The docs mention that the backslash also needs special treatment.

My question is what the the general solution to this problem of special characters in the filename, are there other characters that similarly needed to be escaped?

Ken
  • 4,367
  • 4
  • 28
  • 41
  • `'` and \ only ones that need escaping. Your code is correct but as mentioned below use f string instead `q=f"name='{file_name}'"` – Sylver11 Aug 28 '23 at 10:31

1 Answers1

4

TL;DR: No, there isn't a generic way to handle escaping ' and \ Google drive queries (and possibly other Google API's). Each API provider (Microsoft, Amazon, Twitter, etc.) would have their filename/string-escaping rules so creating one for each would be tedious. However, it should have been part of the API client they provided.

My question is what the the general solution to this problem of special characters in the filename

This is separate from the issue of sanitising strings for actual filenames because local filesystems don't follow the same rules as GDrive.

are there other characters that similarly needed to be escaped?

As far as I can tell, GDrive only needs the apostrophe (') and backslash (\) escaped, as you pointed out. As for the actual request, there's:

Note: These examples use the unencoded q parameter, where name = 'hello' is encoded as name+%3d+%27hello%27. Client libraries handle this encoding automatically.

That part is probably being handled by google-api-python-client.
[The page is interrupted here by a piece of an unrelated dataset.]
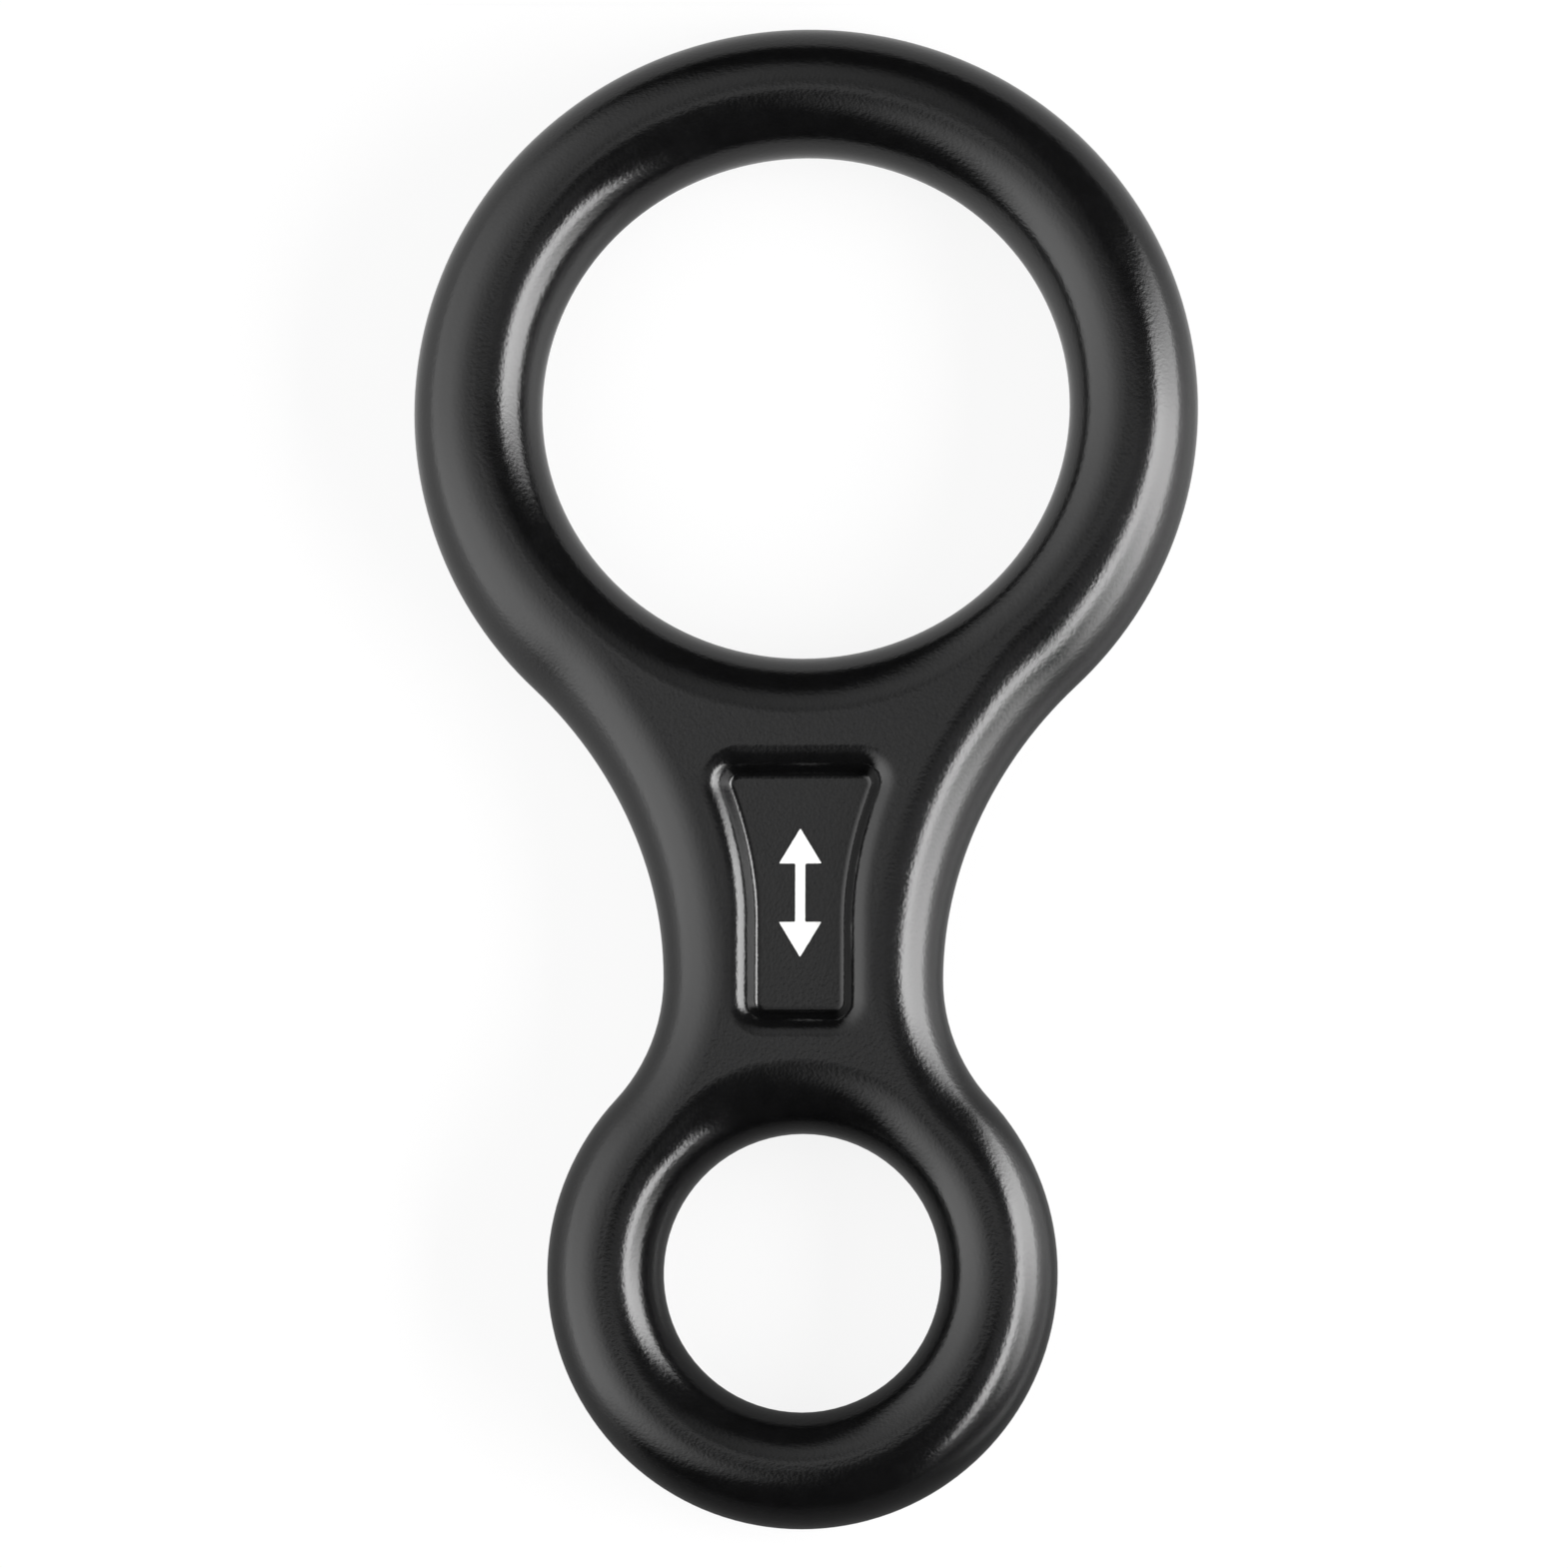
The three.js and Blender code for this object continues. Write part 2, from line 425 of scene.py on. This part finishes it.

As for the two specific replacements you need:

file_name = r"tim's file\has slashes"
print(file_name)
# tim's file\has slashes

print(file_name.replace('\\', '\\\\').replace("'", "\\'"))
# tim\'s file\\has slashes

# or, better
print(file_name.replace('\\', '\\\\').replace("'", r"\'"))
# tim\'s file\\has slashes

# using raw strings also for the backslash replacement
print(file_name.replace('\\', r'\\').replace("'", r"\'"))
# tim\'s file\\has slashes

Note that there's no point using raw strings for the backslash escape in the find part of the first replacement because the trailing backslash before the close quote needs to be escaped anyway. And r'\' is not a valid Python string (SyntaxError: EOL while scanning string literal). However, r'\\' means two backslashes because in a raw string the first backslash doesn't escape the 2nd backslash. Ie '\\' vs r'\\' == 1 backslash vs 2 backslashes. And if you want 3 or any odd number of number of backslashes.

Btw, replacement order is important because if you did it in reverse, then the backslash added for the apostrophe would then get escaped further:

print(file_name.replace("'", r"\'").replace('\\', r'\\'))  # WRONG!
# tim\\'s file\\has slashes

And do use f-strings for the query, it's much more readable:

f"name='{file_name}'"
# "name='tim\\'s file\\\\has slashes'"

print(f"name='{file_name}'")
# name='tim\'s file\\has slashes'
aneroid
  • 12,983
  • 3
  • 36
  • 66